Ekonominin kayıt altına alınması için atılan adımlardan dolayı kart sayısının arttığına dikkat çeken Tüketici Birliği Federasyonu Genel Başkanı Mehmet Bülent Deniz, “Çalışanların maaşlarının bankalara yatırılması kart sayısını arttıran en büyük etkenlerden bir tanesi. Şirketler belli aralıklarla başka bankalarla anlaştıkları için ise eski kartlar kullanıcıların cüzdanında kalıyor. Ayrıca bankalar da hesabı bulunan herkese kendi ürünlerini satma gayretinde olduğu için banka kartı olan işçiye de kredi kartı vermek istiyor. Bu durum da kartların sayısını arttırıyor. Bu artışı bir körükleyen bir diğer sebep ise tüketicinin farklı bankların kampanyalarından faydalanmak istemesi oluyor. Örneğin bir kredi kartı uçak bileti promosyonu verirken bir diğeri taksit sayısında avantaj sağlıyor, bir diğer banka ise kart ücreti almıyor. Dolayısıyla bir tüketici tüm bu avantajlardan faydalanabilmek için birden çok kredi kartı taşıyabiliyor. Bu da insanları cebinde plastik paralarla dolaşan tüketiciye dönüştürüyor” şeklinde konuştu.

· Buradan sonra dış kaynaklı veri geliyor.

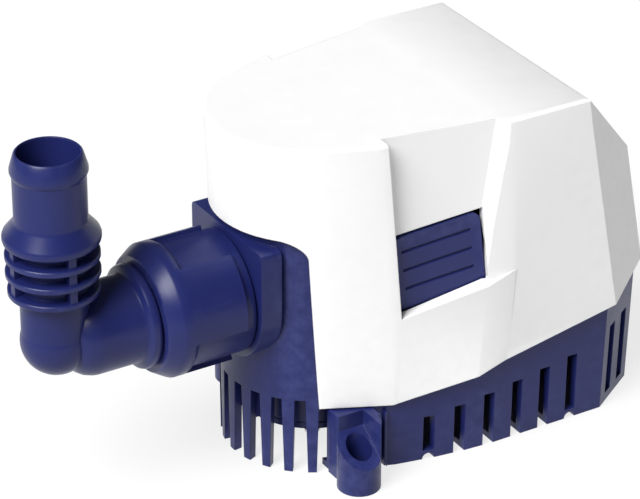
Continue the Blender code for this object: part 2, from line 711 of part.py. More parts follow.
def make_base(mats):
    base = base_solid()
    cut(base, base_cavity(), above_base_wall(), cover_skirt())
    cut(base, cylinder(BASE_BITE_R, -1.0, BASE_FLOOR + 1.0, (0, 0, 0), "Z", 48))
    add(base, *both_sides(foot_solid()))
    for tool in side_slots() + facet_slots():
        cut(base, *both_sides(tool))
    for tool in foot_cuts():
        cut(base, *both_sides(tool))
    for y in REAR_SLOTS:
        cut(base, box((90.0, y - 1.8, SLOT_SILL), (110.0, y + 1.8, FACET_SLOT_TOP)))
    for side in (-1, 1):
        ear_end = side * (ARM_HALF + 0.3)
        ear = tab_block(min(ear_end, ear_end + side * 2.2), max(ear_end, ear_end + side * 2.2),
                        -0.6, ARM_OFFSET + TAB_THICK + 1.2, BASE_FLOOR - 0.5, TAB_PIVOT_Z + 2.6)
        add(base, *both_sides(ear))
    hole = along_tab(cylinder(1.5, -ARM_HALF - 4.0, ARM_HALF + 4.0, (0, 0, 0), "Z", 12))
    swing = along_tab(cylinder(BARREL_R + GAP, -ARM_HALF - GAP, ARM_HALF + GAP, (0, 0, 0), "Z", 16))
    cut(base, *both_sides(hole), *both_sides(swing))
    return piece(base, "strainer_base", mats["navy"])


# -------------------------------------------------------------- pump housing
def panel_solid():
    """Curved front panel with the comb below it."""
    outer = turned([(0, 0), (BASE_R, 0), (BASE_R + 0.4, WINDOW_TOP_Z - GAP), (0, WINDOW_TOP_Z - GAP)],
                   (0, 0, 0), "Z", 72)
    cut(outer, cylinder(BASE_R - PANEL_WALL, -1.0, 90.0, (0, 0, 0), "Z", 72))
    common(outer, window_panel_tool())
    first = int(COMB_LAST / COMB_PITCH)
    for i in range(-first - 1, first + 1):
        angle = math.radians(180.0 + (i + 0.5) * COMB_PITCH)
        direction = Vector((math.cos(angle), math.sin(angle)))
        across = Vector((-direction.y, direction.x))
        pitch = BASE_R * math.radians(COMB_PITCH)
        half_top, half_low = 0.5 * (pitch - COMB_TOOTH_TOP), 0.5 * (pitch - COMB_TOOTH_LOW)
        outward = 0.5 if abs(i + 0.5) < first else 2.2
        rings = []
        for z, half in ((-1.0, half_low), (COMB_TOP_Z, half_top)):
            side = 1 if i > 0 else -1
            low = half + (outward if side < 0 else 0.0) if outward > 1 else half
            high = half + (outward if side > 0 else 0.0) if outward > 1 else half
            plan = [direction * 20 - across * low, direction * 33 - across * low,
                    direction * 33 + across * high, direction * 20 + across * high]
            rings.append([(p.x, p.y, z) for p in plan])
        cut(outer, rings_mesh(rings, "tool"))
    return outer


def window_panel_tool():
    """The cover's window less the running gap, as a keeper for the panel."""
    half, top, r = WINDOW_HALF_Y - GAP, WINDOW_TOP_Z - GAP, WINDOW_CORNER
    outline = [(-half, -1.0)]
    outline += [(-half + r - r * math.cos(a), top - r + r * math.sin(a))
                for a in (math.radians(15 * i) for i in range(7))]
    outline += [(-y, z) for y, z in reversed(outline)]
    return front_prism(outline, -60.0, PANEL_END_X)


def boss_outline(grow=0.0):
    half = BOSS_HALF_Y + grow
    outline = [(-half, BOSS_TOP_Z + grow)]
    outline += [(half * math.cos(a), OUT_Z + half * math.sin(a))
                for a in (math.radians(180 + 15 * i) for i in range(13))]
    outline += [(half, BOSS_TOP_Z + grow)]
    return outline


def make_housing(mats):
    housing = panel_solid()
    deck = hull_solid(WALL + 2 * GAP)
    common(deck, box((-40, -60, DECK_Z0), (120, 60, DECK_Z1)))
    notch = box((3.0, -60.0, DECK_Z0 - 1), (44.0, -26.5, DECK_Z1 + 1))
    cut(deck, *both_sides(notch))
    add(housing, deck)
    add(housing, cylinder(VOLUTE_R, VOLUTE_Z0, DECK_Z0 + 0.5, (0, 0, 0), "Z", 40))
    riser_back, riser_front = RISER_BACK_X + RISER_WALL, RISER_FRONT_X - RISER_WALL
    add(housing, box((riser_front, -11.5, 30.0), (riser_back, 11.5, 72.0)))
    add(housing, box((riser_front, -7.8, VOLUTE_Z0), (riser_back, 7.8, 30.5)))
    add(housing, front_prism(boss_outline(), BOSS_FACE_X, -22.0))
    add(housing, cylinder(SPIGOT_R, -1.0, BOSS_FACE_X - SPIGOT_END_X, (BOSS_FACE_X, 0, OUT_Z), "-X"))
    add(housing, tube(MOTOR_R + 2.2, MOTOR_R + GAP, DECK_Z1 - 0.5, DECK_Z1 + 3.0, (0, 0, 0), "Z", 40))
    px, pz = FLOAT_PIVOT
    ear = [(px - 4, DECK_Z0 + 0.5), (px - 4, pz - 3.4), (px + 4, pz - 3.4), (px + 4, DECK_Z0 + 0.5)]
    add(housing, *both_sides(side_prism(ear, -19.0, -16.2)))
    cut(housing, cylinder(CHAMBER_R, VOLUTE_Z0 - 1, CHAMBER_Z1, (0, 0, 0), "Z", 40))
    cut(housing, box((RISER_FRONT_X, -6.0, 17.0), (RISER_BACK_X, 6.0, 70.0)))
    cut(housing, box((RISER_FRONT_X, -6.0, 17.0), (-12.0, 6.0, CHAMBER_Z1)))
    cut(housing, cylinder(MOTOR_R + GAP, WELL_Z, 60.0, (0, 0, 0), "Z", 40))
    cut(housing, cylinder(BORE_R, 0.0, 60.0, (-18.0, 0, OUT_Z), "-X"))
    cut(housing, cylinder(SHAFT_R + 0.6, CHAMBER_Z1 - 1.0, 60.0, (0, 0, 0), "Z", 16))
    cut(housing, cylinder(SEAL_R + GAP, SEAL_Z0 - GAP, 60.0, (0, 0, 0), "Z", 20))
    cut(housing, cylinder(FLOAT_PIN_R + GAP, -25.0, 25.0, (FLOAT_PIVOT[0], 0, FLOAT_PIVOT[1]), "Y", 12))
    for x, y in screw_places():
        cut(housing, cylinder(SCREW_R + GAP, VOLUTE_Z0 - 1, VOLUTE_Z0 + 8.6, (x, y, 0), "Z", 10))
    return piece(housing, "pump_housing", mats["navy"])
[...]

“KARTLAR DOĞRU KULLANILMADIĞI ZAMAN BÜYÜK BİR BORÇ KAPANI OLUYOR”
Bunun doğru bir yöntem olmadığını ifade eden Deniz, “Normal olan sayı nüfusun en fazla bir buçuk katı banka katı ve yarısından daha azında ise kredi kartı olmasıdır. Türkiye’de maalesef işin ucu kaçmış durumda. Alışverişin artması ekonomilerde istenen bir şeydir. Ama Türkiye’de maalesef insanlar kredi kartıyla veya banka kredisiyle borçlanarak alışveriş yapıyor. Kredi kartı borcunun asgari tutarını öderim borcu çeviririm düşüncesi çok yaygın olduğu için borçlanma da giderek artıyor. Kart borçları patlamış durumda. Tüketici kredisi alanların sayısı milyonlarla ifade ediliyor. Hane halkı borç oranında rekor seviyelere ulaştık. Kartlar doğru kullanılmadığı zaman büyük bir borç kapanı halini alıyor” dedi.